My issue is that I am reading on the serial monitor 4 different 2 integer values

2
  • What exactly are you seeing in the serial monitor? What does "4 different 2 integer values" mean?
    – gre_gor
    Oct 11, 2017 at 23:37
  • The code comes from this: arduino.stackexchange.com/questions/16227/… That example for sending and receiving a single byte. You want to send a text (a text that shows a floating point number), so you will have to read that complete text.
    – Jot
    Oct 12, 2017 at 14:39

1 Answer 1

1

Your slave is sending an array of characters and your master is reading the ASCII values of those characters.

If you send 25.43, Serial.println will send 7 characters 2, 5, ., 4, 3, carriage return and a newline.
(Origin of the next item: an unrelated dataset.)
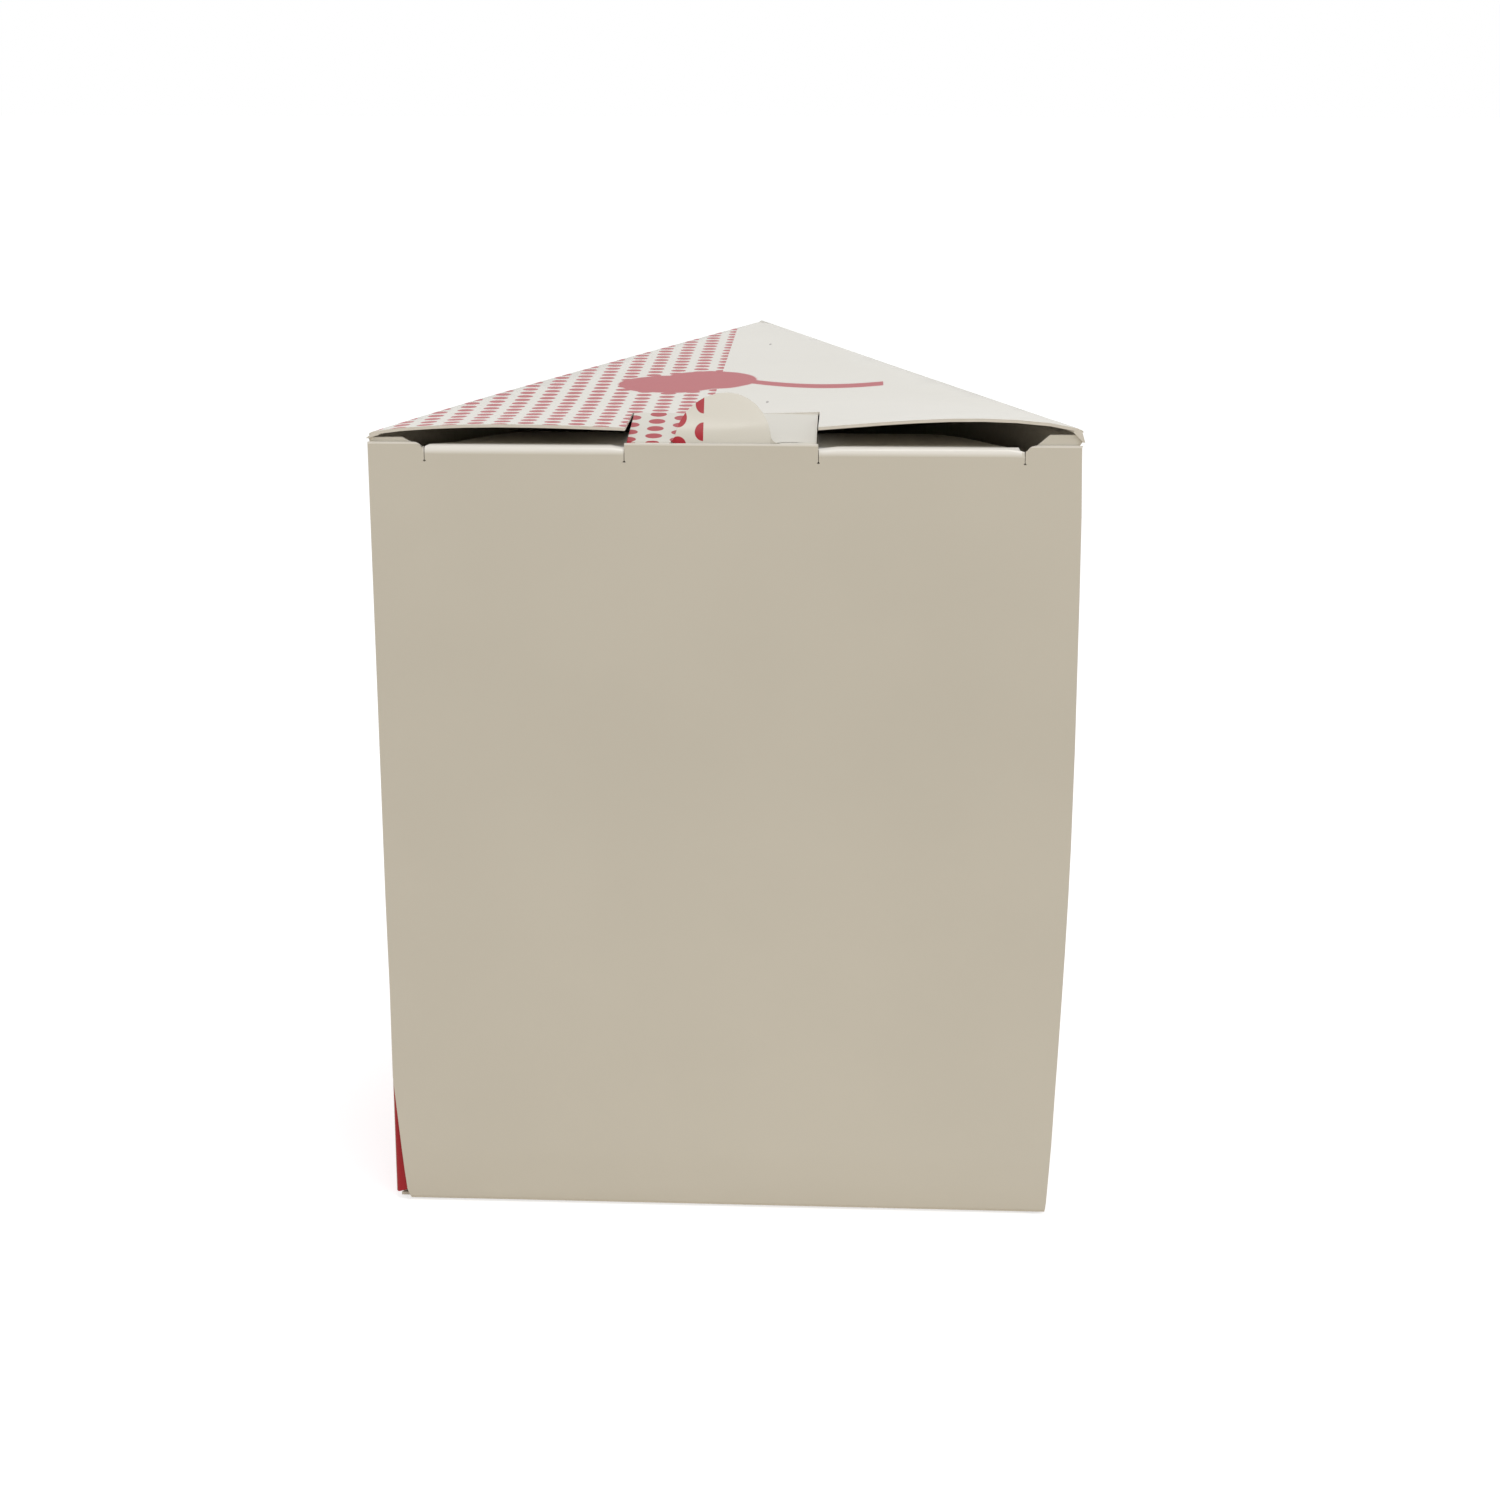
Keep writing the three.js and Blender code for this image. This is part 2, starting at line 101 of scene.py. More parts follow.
# %% Copy the solids
def dressed_copy(node_name, name):
    mesh = frame["nodes"][node_name].data.copy()
    mesh.name = name
    mesh.materials.clear()
    bm = bmesh.new()
    bm.from_mesh(mesh)
    bmesh.ops.remove_doubles(bm, verts=bm.verts, dist=0.002 * MM)
    bmesh.ops.dissolve_limit(bm, angle_limit=math.radians(0.3), verts=bm.verts, edges=bm.edges)
    bmesh.ops.triangulate(bm, faces=[f for f in bm.faces if len(f.verts) > 4])
    bmesh.ops.recalc_face_normals(bm, faces=bm.faces)
    bm.to_mesh(mesh)
    bm.free()
    obj = bpy.data.objects.new(name, mesh)
    bpy.context.scene.collection.objects.link(obj)
    return obj


carton = dressed_copy("carton", "carton_board")
tongue = dressed_copy("locking_tongue", "tongue_board")
print("carton faces:", len(carton.data.polygons), "tongue faces:", len(tongue.data.polygons))

# %% [markdown]
# ## Which faces are printed
# One sheet has three looks: a coated outside, an uncoated inside and a cut edge. They are told apart
# by shape. A ray that starts on a face and runs straight into the board comes out after one thickness
# on the outside and the inside, and much later on a cut edge. The direction that a face looks in then
# says whether it is the outside, and which print it carries.

# %% Sort the faces into looks
PLAIN, LID_PRINT, WALL_PRINT, TAB_PRINT, RAW, CUT = range(6)
LEFT_OUT = Vector((-math.cos(HALF_ANGLE), math.sin(HALF_ANGLE), 0))
RIGHT_OUT = Vector((math.cos(HALF_ANGLE), math.sin(HALF_ANGLE), 0))
THROUGH_BOARD = 1.1 * MM


def way_through(tree, face):
    start = face.calc_center_median() - face.normal * 0.001 * MM
    distance = tree.ray_cast(start, -face.normal)[3]
    return distance or 0


def carton_look(face, depth):
    centre, out = face.calc_center_median(), face.normal
    back = centre.y - REAR
    if centre.z > LID_Z - 0.6 * MM and out.z > 0.25:
        return LID_PRINT
    if depth > THROUGH_BOARD and max(out.dot(LEFT_OUT), out.dot(RIGHT_OUT)) < 0.8:
        return CUT
    if out.dot(LEFT_OUT) > 0.85:
        return WALL_PRINT
    if out.dot(RIGHT_OUT) > 0.85:
        return PLAIN
    if out.y < -0.5:
        return WALL_PRINT if back > 0.55 * MM and centre.x < 0 else PLAIN
    if out.z > 0.3 and back < 19 * MM and centre.z > LID_Z - 5 * MM:
        return PLAIN
    if out.z < -0.5 and centre.z < 2 * MM:
        return PLAIN
    return RAW


def tongue_look(face, depth):
    out = face.normal
    if depth > THROUGH_BOARD:
        return CUT
    if out.z > 0.6:
        return LID_PRINT
    return TAB_PRINT if out.y < -0.3 else RAW


def sort_faces(obj, look):
    bm = bmesh.new()
    bm.from_mesh(obj.data)
    bm.normal_update()
    tree = BVHTree.FromBMesh(bm)
    for face in bm.faces:
        face.material_index = look(face, way_through(tree, face))
    counts = [sum(f.material_index == k for f in bm.faces) for k in range(6)]
    bm.to_mesh(obj.data)
    bm.free()
    return counts


print("carton faces, plain, lid, wall, tab, raw, cut:", sort_faces(carton, carton_look))
print("tongue faces, plain, lid, wall, tab, raw, cut:", sort_faces(tongue, tongue_look))

# %% [markdown]
# ## A box that has been handled
# Real board never stands perfectly square. The side edges of this box bow, its lower right corner is
# drawn in, its foot stands slightly forward, and its lid leans. The shape of each side edge is given
# as pairs of height and half width in millimetres, with straight runs between them. The left wall is
# straight up to its top, so its pairs hold a height and an outward shift instead.

# %% The shape of the side edges
RIGHT_EDGE = [(0, 48.0), (1.6, 48.15), (5, 48.35), (11, 48.7), (18, 49.0), (24, 49.27), (34, 49.66),
              (41, 49.9), (49, 50.12), (57, 50.28), (72, 50.4), (94, 50.36), (106, 50.28), (115, 50.06),
              (115.8, 50.06), (116.9, 50.85), (117.02, 50.85), (117.04, 50.1)]
LEFT_EDGE = [(0, 47.85), (1.8, 48.5), (20, 50.0), (34, 49.98), (47, 50.12), (85, 50.2), (115, 50.3)]
SOLID_EDGE = [(0, 47.3), (1.6, 48.1), (20, 50.0)]
RIGHT_WALL = 50.35
LEFT_WALL_SHIFT = [(115.8, 0.12), (116.9, 0.4), (117.02, 0.4), (117.04, -0.35)]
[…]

The master will read them as 50, 53, 46, 52, 51, 13 and 10. Your code then prints:

50.00
53.00
46.00
52.00
51.00
13.00
10.00

On your master, the loop() should look like:

void loop() {
  if (Serial.available()) {
    char c = Serial.peek(); // just look at the next character on the serial buffer
    if (c == '\r' || c == '\n') // ignore the carriage return and newline characters
      Serial.read(); // remove the character from serial buffer by reading it
    else {
      tempC = Serial.parseFloat(); // read and parse the string representing the float value
      Serial.println(tempC);
    }
  }
}
2
  • 1
    The value is floating point, not integer. Reading the integer part would be a start, though that will truncate rather than round. Possible solutions are parsing the float, rounding to an integer on the sender, or something like multiplying by 100, rounding, sending that, and then on the receiver copying the multiplied value to a float and dividing it back. Oct 11, 2017 at 19:30
  • 1
    I fixed it, so it properly reads the floating point value.